Of course during the course of the apartment search, I have started to develop a social life based around COGAM, the LGBT collective. I started out going to an English language learners discussion group and keep getting sucked deeper and deeper in. I now go to a purely social group conducted in Spanish on Saturday night, and next Saturday I will take my first turn of duty in la patrulla condonera, that's right the condom patrol. So maybe I can let go of the Friends fantasy... but just as I prepare to do that I find this article in the good old New York Times about Daniel Vosovic's apartment. The man who lost Project Runway but won our hearts, seems to be living the dream albeit at 5,000 dollars a month: http://www.nytimes.com/2008/11/23/realestate/23habi.html?partner=permalink&exprod=permalink

What do you think, do I stick it out for the perfect apartment of hip twenty-somethings or do I go with the mamaphobic Brazilian?

Tuesday, September 23, 2008

Apartment search

So I´m watching some nuns on a cooking show on TV and thinking maybe I should just join a convent.
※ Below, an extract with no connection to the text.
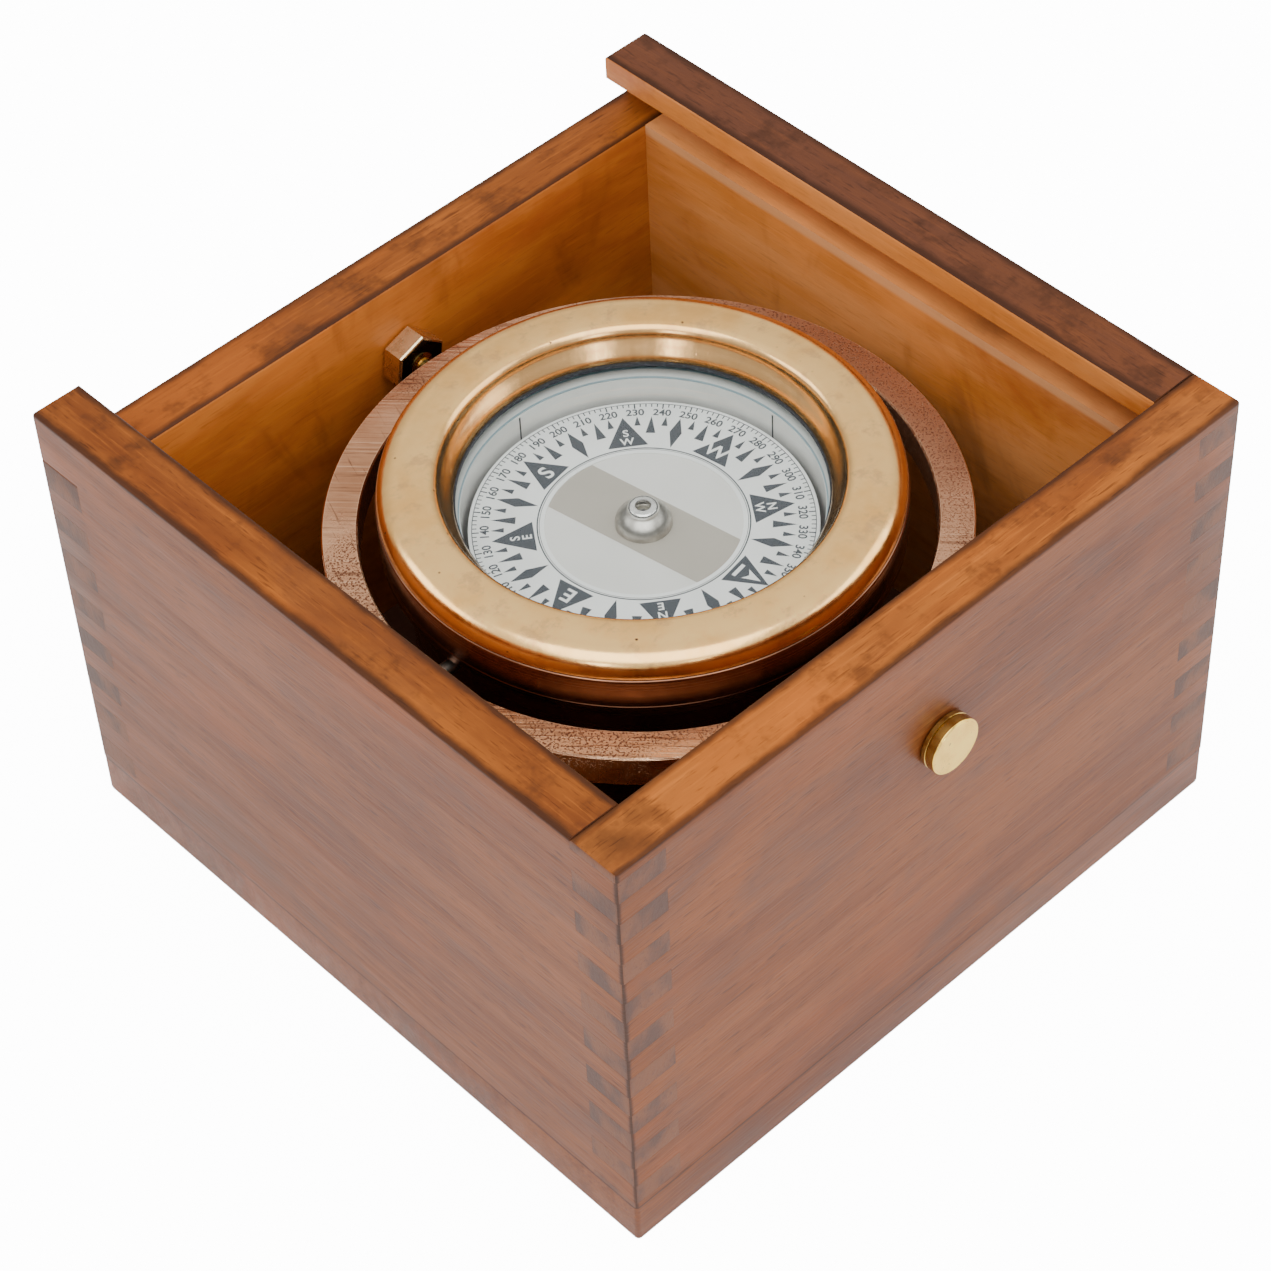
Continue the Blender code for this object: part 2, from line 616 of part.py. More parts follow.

Good simple food. Bells telling you when you have to do something. Sounds kind of nice right now. Looking for an appartment is hard. I never really did that before, I always joined the project after that step was already accomplished. Looking for a room in a shared appartment is even harder, but that´s my ideal: an appartment shared with chill Spaniards about my age. Living with José has been a great help, but I think I need to try and find something with people my age. The probem is it seems like most people exactly my age still live with their parents here, but I´ve been finding lots of listings with slightly older twentysomethings. I went to visit the first one last night. It´s a little too expensive but the location is perfect. Close to a bus station that will take me to my school and 2 metro stops away from down town. The people seemed really cool too, really chic young profesionals. Maybe too chic. I didn´t really get the impression they were going to call me back, but we´ll see.